Bullhead, le premier film de Michaël R. Roskam est un drame dont on ne ressort pas indemne. Plongé dans la province rurale du Limbourg, on y côtoie des habitants livrés à eux-mêmes, témoins d’incidents qui ne surviennent que dans ces campagnes ternes. La mafia des hormones flamande vient d’assassiner un inspecteur de police. Jacky Vanmarsenille, un fermier injectant de l’androstènedione à son bétail, craint les conséquences. L’anti-héros de ce polar ressemble à ses bœufs : robuste, nerveux et violent. Il a également été attaqué enfant par un adolescent handicapé qui l’a castré. Dans Bullhead, cet éleveur accapare toute l’attention, mais comment ce personnage presque bête humaine, peut-il autant nous attendrir ?

L’auteur-réalisateur présente un protagoniste bestial surprenant. Jacky Vanmarsenille a perdu jeune ses organes génitaux. Il a grandi et vit dans une ferme à la campagne. Régulièrement, il se pique pour s’inoculer de la testostérone. A l’écriture, il y a déjà des similitudes entre lui et ses bœufs. Le choix de Matthias Schoenaerts et la direction de l’acteur renforcent cette proximité. Le comédien s’est entraîné trois ans afin d’augmenter sa masse musculaire de 27 kilos. Il meut brillamment cet imposant physique en semblant peiner sous son poids à chaque pas. Son œil à moitié clos lui donne l’apparence rustre des bovins, son regard hagard également. L’interprète du fermier inspire et expire lourdement, baisse souvent la tête comme les bœufs. La mise en scène vient parfaire l’animosité du protagoniste. Les slowmotions sur Jacky Vanmarsenille mettent en évidence les éléments de jeu précédemment énoncés ; celui en fin de scène d’ouverture tout particulièrement. Les scènes dans la salle de bain de l’éleveur sont saisissantes. Encore humide de la douche, Jacky se débat haletant, des plans serrés sur son visage et ses muscles intimident. La bande son insiste sur ses respirations bruyantes, qui deviennent même de véritables grognements dans la scène finale. Des effets sonores insistent sur les emportements irraisonnés du fermier. Enfin, les dialogues font également référence à sa bestialité : « On l’a battu comme un animal » dit Daphnée au sujet de la victime de Jacky à la sortie de la boîte de nuit. « Vous êtes tous des bêtes ! » lance Lucia à l’éleveur dans son appartement.

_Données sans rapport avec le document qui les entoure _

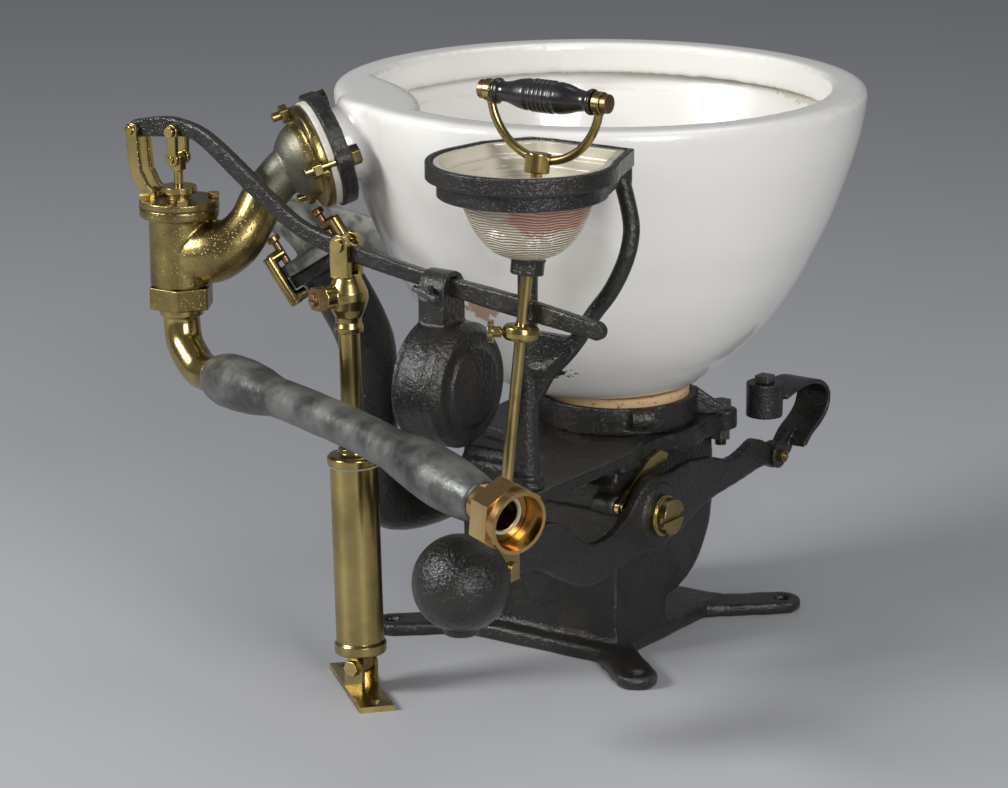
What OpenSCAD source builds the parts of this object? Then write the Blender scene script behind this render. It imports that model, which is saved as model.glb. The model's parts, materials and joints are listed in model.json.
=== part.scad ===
// Valve water closet: glazed basin with flushing rim on a cast-iron valve box, hinged outlet valve with
// ball weight, pull rod and hand cup, and a supply valve closed slowly by a brass cylinder regulator.
// Millimetres. X points to the front of the closet, Z up. The origin is on the floor under the outlet.

/* [Basin] */
// height of the basin rim above the floor
rim_z = 430; // [400:1:460]
// outer radius of the rim
rim_r = 205; // [180:1:220]
// shift of the bowl axis from the outlet, towards the back
bowl_x = -19; // [-30:1:0]
// thickness of the bowl wall
wall = 12; // [8:0.5:16]
// radius of the outlet hole
outlet_r = 42; // [30:1:46]

/* [Valve box] */
// front face of the box
box_x1 = 54; // [44:1:56]
// back face of the box
box_x0 = -88; // [-100:1:-70]
// near face of the box
box_y0 = -84; // [-92:1:-78]
// far face of the box
box_y1 = 60; // [50:1:66]
// underside of the cover plate
box_z = 152; // [148:1:154]
// radius of the soil outlet in the base
soil_r = 40; // [34:1:42]
// half spacing of the floor holes along the closet
lug_x = 113; // [105:1:120]
// half spacing of the floor holes across the closet
lug_y = 109; // [100:1:120]
// wall of the castings
iron_t = 8; // [5:0.5:12]

/* [Outlet valve] */
// height of the valve shaft
shaft_z = 118; // [112:1:122]
// position of the valve shaft across the box
shaft_y = -68; // [-70:1:-60]
// radius of the valve shaft
shaft_r = 8; // [6:0.5:10]
// plane of the weighted lever
lever_x = 76; // [74:0.5:80]
// thickness of the weighted lever
lever_t = 9; // [6:0.5:12]
// radius of the ball weight
ball_r = 35; // [28:0.5:38]

/* [Pull rod] */
// radius of the pull rod
rod_r = 4.2; // [3:0.1:6]
// length of the grip
grip_l = 82; // [70:1:110]
// radius of the lifting collar on the rod
collar_r = 13.5; // [11:0.5:16]

/* [Supply lever] */
// plane of the supply lever
sup_y = -246.5; // [-250:0.5:-244]
// thickness of the supply lever
sup_t = 8; // [5:0.5:10]
// radius of the drum weight
drum_r = 46; // [36:1:50]
// thickness of the drum weight
drum_t = 40; // [25:1:44]

/* [Regulator] */
// outer radius of the regulator barrel
barrel_r = 18; // [14:0.5:20]
// bore radius of the regulator barrel
barrel_bore = 15; // [10:0.5:17]
// radius of the plunger tube
tube_r = 8; // [6:0.5:10]

/* [Supply valve] */
// axis of the supply valve
valve_x = -234; // [-238:1:-230]
// top of the valve cover
cover_z = 357; // [350:1:360]
// radius of the valve body
body_r = 23; // [18:0.5:26]
// radius of the valve spindle
spindle_r = 3.5; // [2.5:0.1:5]
// radius of the small hinge pins
pin_r = 2.5; // [2:0.1:3]
// running clearance round pins and spindles
run = 0.06; // [0.02:0.01:0.1]

/* [Hidden] */
$fn = 64;
gap = 0.3;
bowl_y = 3;
iron = [0.13, 0.13, 0.13];
brass = [0.66, 0.52, 0.22];
white = [0.93, 0.93, 0.90];
lead = [0.36, 0.38, 0.36];
rust = [0.45, 0.25, 0.18];

// general helpers

// vector length and the rotation that turns +Z onto a direction
function len3(v) = norm(v);
function turn(v) = [0, acos(v[2] / len3(v)), atan2(v[1], v[0])];

// round bar from point a to point b
module bar(a, b, r, r2 = undef) {
  translate(a) rotate(turn(b - a)) cylinder(h = len3(b - a), r1 = r, r2 = is_undef(r2) ? r : r2);
}

// round bar that follows a list of points, with round knees
module run_bar(p, r) {
  for (i = [0 : len(p) - 2]) bar(p[i], p[i + 1], r);
  for (i = [1 : len(p) - 2]) translate(p[i]) sphere(r = r);
}

// smooth tube through a list of points: one radius a point, n sides, ref a direction the path never takes
function unit(v) = v / norm(v);
module sweep(p, r, n, ref) {
  m = len(p);
  t = [for (i = [0 : m - 1]) unit(p[min(i + 1, m - 1)] - p[max(i - 1, 0)])];
  pts = [for (i = [0 : m - 1]) let (u = unit(cross(t[i], ref)), w = cross(t[i], u))
    for (k = [0 : n - 1]) p[i] + (is_list(r) ? r[i] : r) * (cos(360 * k / n) * u + sin(360 * k / n) * w)];
  polyhedron(points = pts, convexity = 6, faces = concat(
    [[for (k = [0 : n - 1]) k]], [[for (k = [0 : n - 1]) m * n - 1 - k]],
    [for (i = [0 : m - 2], k = [0 : n - 1]) let (a = i * n + k, b = i * n + (k + 1) % n)
      each [[a, b + n, b], [a, a + n, b + n]]]));
}

// things drawn along Z, set at point a and pointing along v
module aim(a, v) { translate(a) rotate(turn(v)) children(); }

// flat plate in a plane of constant Y: outline in X and Z
module plate_xz(p, y, t) {
  translate([0, y + t / 2, 0]) rotate([90, 0, 0]) linear_extrude(height = t) polygon(p);
}

// flat plate in a plane of constant X: outline in Y and Z
module plate_yz(p, x, t) {
  translate([x - t / 2, 0, 0]) rotate([90, 0, 90]) linear_extrude(height = t) polygon(p);
}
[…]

Pourtant cet Elephant Man flamand possède une psychologie bien humaine. Après la surprise de découvrir un protagoniste aussi rustre et violent, vient la considération pour ce qu’il ressent. Jacky est profondément sentimental. Il se soucie de la commande de pneus de son frère. Il rougit et bafouille quand il va voir Lucia dans sa parfumerie. Le fermier est tellement émotif, qu’il ne parvient pas à contrôler ses états affectifs. C’est particulièrement visible quand un évènement lui rappelle le traumatisme de la perte de ses testicules. Lors du déjeuner avec le mafieux Marc de Kuyper, il quitte la table après une blague grivoise. Au bistrot où il va rejoindre son oncle, il regarde avec insistance une serveuse, puis part brusquement lorsque son amoureux arrive. Il devient incontrôlable quand il entend « t’as pas de couilles » ou « me casse pas les couilles ». Ces émotions incoercibles sont celles du petit Jacky. L’éleveur, nostalgique de l’époque où il était encore innocent, n’a jamais laissé grandir l’enfant présent à l’intérieur de son corps charnu. Il n’a jamais fait le deuil de son agression. Michaël R. Roskam nous l’indique tout au long de son film. Jacky Vanmarsenille adulte vit toujours chez ses parents, il porte à la ferme les mêmes vêtements qu’enfant, il roule en 4x4 comme son père et son amour pour Lucia est intemporel. Dans la mise en scène, de nombreux parallèles ont été pensés : la présentation des seringues d’hormone à Jacky enfant (28’), puis adulte (9’) ; flashback de Jacky qui s’évanouit dans la salle de bain (45’), réveil avec la gueule de bois dans la même pièce 20 ans après (1h11’) ; Jacky adulte en position fœtale dans sa baignoire (1h23), un veau nouveau-né recroquevillé dans une brouette (1h31).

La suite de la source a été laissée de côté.